Task:
The records below hold a stretch from the line with "Continue the OpenSCAD" through the line with "split strips of"; return exactly those lines, ends included, and nothing more.

Provided records:
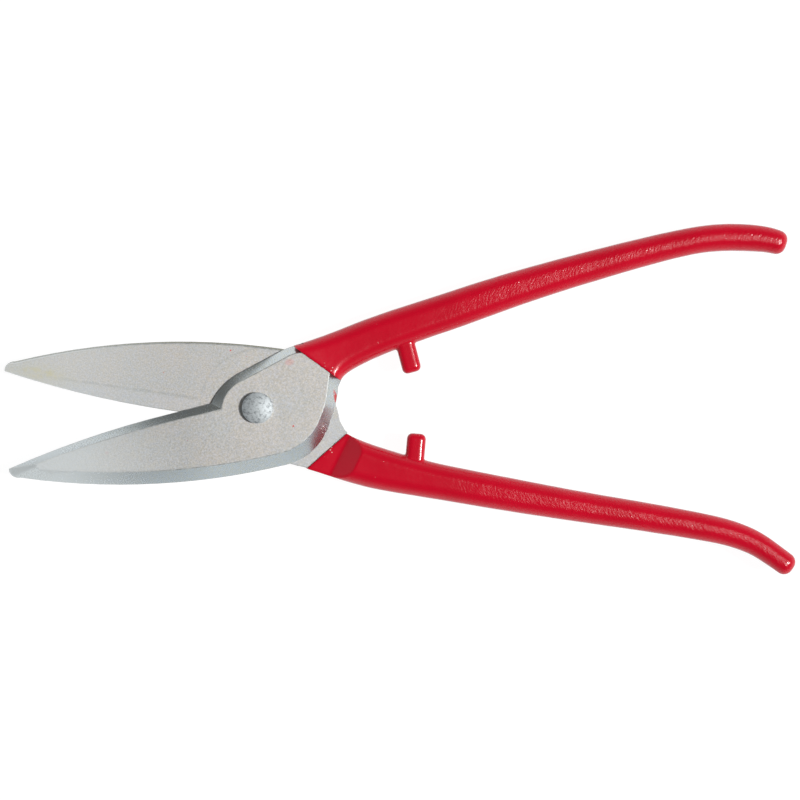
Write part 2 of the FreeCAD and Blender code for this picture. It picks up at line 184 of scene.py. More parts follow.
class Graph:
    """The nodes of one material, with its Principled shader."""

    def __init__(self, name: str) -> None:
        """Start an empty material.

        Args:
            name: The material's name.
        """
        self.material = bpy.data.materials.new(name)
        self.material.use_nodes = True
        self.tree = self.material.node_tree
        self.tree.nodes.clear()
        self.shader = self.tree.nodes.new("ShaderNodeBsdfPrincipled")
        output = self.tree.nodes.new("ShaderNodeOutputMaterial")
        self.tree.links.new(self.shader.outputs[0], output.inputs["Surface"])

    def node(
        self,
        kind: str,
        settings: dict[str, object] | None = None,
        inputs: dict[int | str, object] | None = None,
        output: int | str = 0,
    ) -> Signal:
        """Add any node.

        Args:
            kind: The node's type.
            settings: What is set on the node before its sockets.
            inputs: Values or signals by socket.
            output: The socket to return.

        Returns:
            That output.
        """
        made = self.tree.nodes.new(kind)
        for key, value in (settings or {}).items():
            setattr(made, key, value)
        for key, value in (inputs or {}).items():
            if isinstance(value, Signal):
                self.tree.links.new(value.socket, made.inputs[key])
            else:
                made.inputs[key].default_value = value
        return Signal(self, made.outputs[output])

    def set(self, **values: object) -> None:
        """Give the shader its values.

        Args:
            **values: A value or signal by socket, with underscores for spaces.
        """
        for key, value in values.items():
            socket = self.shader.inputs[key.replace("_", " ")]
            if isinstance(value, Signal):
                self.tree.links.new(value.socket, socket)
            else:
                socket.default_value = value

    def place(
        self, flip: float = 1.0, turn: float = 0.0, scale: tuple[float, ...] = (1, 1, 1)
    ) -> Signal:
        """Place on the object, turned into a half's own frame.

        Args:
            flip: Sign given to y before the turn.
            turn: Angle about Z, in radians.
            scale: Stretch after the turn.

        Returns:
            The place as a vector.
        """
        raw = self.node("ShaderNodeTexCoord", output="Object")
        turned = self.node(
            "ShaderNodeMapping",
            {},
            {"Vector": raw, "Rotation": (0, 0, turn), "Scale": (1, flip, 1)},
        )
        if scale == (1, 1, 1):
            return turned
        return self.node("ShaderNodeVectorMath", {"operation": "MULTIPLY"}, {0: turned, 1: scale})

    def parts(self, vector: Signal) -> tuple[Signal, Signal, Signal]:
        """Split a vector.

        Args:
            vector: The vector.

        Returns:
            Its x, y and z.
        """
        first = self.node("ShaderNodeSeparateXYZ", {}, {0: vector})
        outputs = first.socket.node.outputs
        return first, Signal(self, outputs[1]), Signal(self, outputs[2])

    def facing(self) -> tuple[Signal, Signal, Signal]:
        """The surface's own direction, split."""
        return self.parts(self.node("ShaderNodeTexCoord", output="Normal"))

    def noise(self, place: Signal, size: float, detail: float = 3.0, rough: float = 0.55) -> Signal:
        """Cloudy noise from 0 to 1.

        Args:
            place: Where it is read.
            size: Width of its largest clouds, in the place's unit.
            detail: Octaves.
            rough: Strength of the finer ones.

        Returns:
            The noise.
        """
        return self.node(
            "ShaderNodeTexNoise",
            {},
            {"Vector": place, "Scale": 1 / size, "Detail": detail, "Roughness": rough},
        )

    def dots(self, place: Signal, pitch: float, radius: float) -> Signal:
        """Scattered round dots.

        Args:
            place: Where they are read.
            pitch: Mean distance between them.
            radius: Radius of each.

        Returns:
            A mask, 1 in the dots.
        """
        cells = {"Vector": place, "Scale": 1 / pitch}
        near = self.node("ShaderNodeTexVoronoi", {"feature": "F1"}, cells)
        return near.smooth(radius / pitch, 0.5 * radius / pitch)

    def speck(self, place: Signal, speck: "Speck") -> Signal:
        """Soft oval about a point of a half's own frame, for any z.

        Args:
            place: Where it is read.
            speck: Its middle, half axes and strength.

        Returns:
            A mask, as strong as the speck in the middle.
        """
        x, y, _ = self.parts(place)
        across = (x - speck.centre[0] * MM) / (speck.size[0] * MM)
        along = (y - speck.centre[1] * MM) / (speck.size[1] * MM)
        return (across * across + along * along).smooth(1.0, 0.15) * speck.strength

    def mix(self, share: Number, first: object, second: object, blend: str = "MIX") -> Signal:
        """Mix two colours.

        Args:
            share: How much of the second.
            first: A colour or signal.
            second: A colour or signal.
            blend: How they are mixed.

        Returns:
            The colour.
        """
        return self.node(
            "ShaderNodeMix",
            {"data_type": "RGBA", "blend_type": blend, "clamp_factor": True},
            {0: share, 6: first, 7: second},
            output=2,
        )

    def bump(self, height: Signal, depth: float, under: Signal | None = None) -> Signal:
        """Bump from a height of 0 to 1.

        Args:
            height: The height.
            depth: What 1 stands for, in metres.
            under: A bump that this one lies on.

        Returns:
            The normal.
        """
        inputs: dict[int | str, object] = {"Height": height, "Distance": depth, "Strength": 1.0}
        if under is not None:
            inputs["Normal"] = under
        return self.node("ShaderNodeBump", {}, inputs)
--
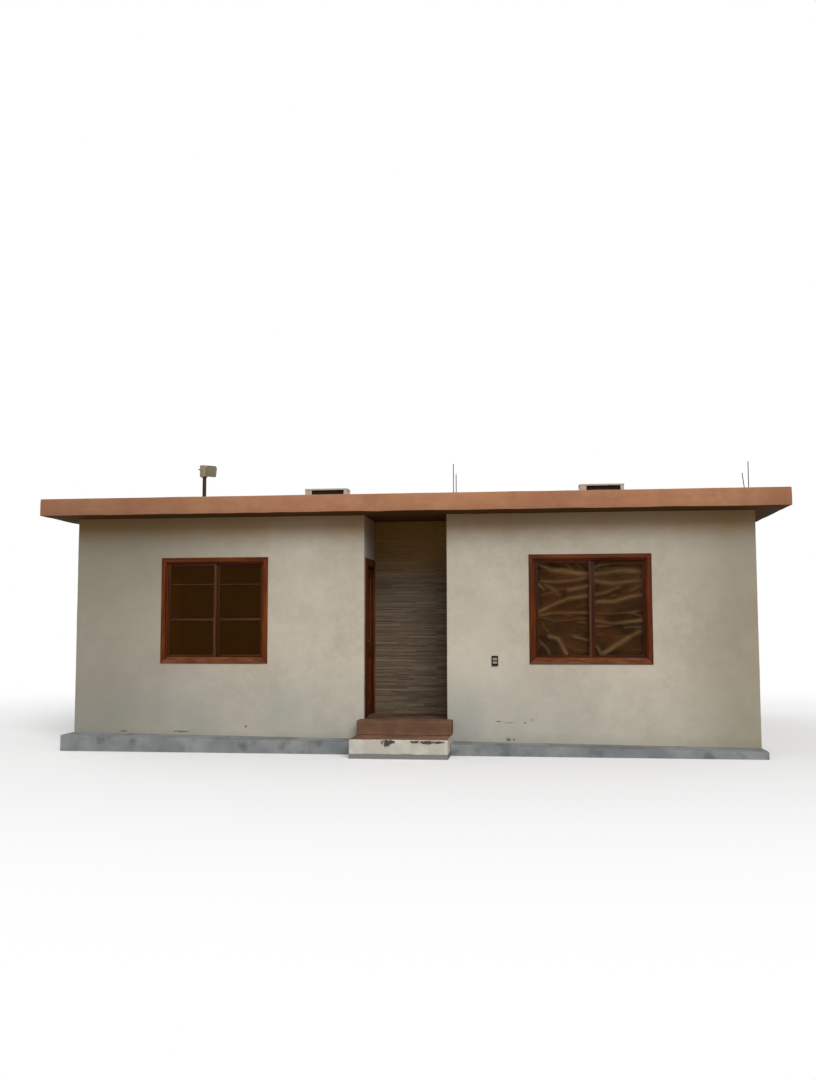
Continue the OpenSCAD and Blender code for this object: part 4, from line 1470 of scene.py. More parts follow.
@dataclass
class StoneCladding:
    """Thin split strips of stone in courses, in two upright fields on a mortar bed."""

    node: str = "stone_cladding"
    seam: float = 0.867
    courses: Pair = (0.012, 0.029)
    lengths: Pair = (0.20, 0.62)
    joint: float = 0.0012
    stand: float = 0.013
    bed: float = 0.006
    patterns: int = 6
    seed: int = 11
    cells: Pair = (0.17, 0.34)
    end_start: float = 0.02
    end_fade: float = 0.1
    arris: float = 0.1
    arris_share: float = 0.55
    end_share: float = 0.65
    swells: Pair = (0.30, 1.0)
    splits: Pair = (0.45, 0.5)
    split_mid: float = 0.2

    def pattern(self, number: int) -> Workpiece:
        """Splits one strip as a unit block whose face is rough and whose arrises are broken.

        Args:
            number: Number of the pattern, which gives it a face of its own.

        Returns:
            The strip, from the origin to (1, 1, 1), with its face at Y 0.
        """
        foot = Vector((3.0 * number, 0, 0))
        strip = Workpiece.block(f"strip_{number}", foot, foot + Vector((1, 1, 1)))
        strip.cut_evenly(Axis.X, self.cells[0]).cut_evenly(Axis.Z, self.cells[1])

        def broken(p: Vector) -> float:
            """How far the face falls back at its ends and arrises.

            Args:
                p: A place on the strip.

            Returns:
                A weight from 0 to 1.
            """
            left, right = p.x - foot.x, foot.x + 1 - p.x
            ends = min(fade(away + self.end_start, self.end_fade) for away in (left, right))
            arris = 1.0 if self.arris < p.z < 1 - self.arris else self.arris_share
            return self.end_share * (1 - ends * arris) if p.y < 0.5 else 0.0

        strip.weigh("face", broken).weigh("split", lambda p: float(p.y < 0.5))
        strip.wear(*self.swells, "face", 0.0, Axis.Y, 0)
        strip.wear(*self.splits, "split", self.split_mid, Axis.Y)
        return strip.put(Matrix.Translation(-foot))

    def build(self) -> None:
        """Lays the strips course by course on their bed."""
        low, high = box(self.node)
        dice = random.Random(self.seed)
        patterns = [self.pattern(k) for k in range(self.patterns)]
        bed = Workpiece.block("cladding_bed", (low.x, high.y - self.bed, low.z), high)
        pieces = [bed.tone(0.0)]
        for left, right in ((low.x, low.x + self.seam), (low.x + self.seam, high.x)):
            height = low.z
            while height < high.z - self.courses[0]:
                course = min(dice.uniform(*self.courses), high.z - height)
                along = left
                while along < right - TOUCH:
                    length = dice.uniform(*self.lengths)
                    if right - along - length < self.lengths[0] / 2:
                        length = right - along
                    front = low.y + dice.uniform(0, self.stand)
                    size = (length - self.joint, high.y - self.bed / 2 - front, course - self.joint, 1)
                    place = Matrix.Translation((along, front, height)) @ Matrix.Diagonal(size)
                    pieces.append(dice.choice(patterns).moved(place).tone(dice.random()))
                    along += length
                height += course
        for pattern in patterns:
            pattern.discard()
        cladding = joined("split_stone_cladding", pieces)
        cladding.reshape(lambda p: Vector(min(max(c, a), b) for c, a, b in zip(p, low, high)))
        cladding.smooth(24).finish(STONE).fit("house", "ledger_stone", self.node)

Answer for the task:
Continue the OpenSCAD and Blender code for this object: part 4, from line 1470 of scene.py. More parts follow.
@dataclass
class StoneCladding:
    """Thin split strips of stone in courses, in two upright fields on a mortar bed."""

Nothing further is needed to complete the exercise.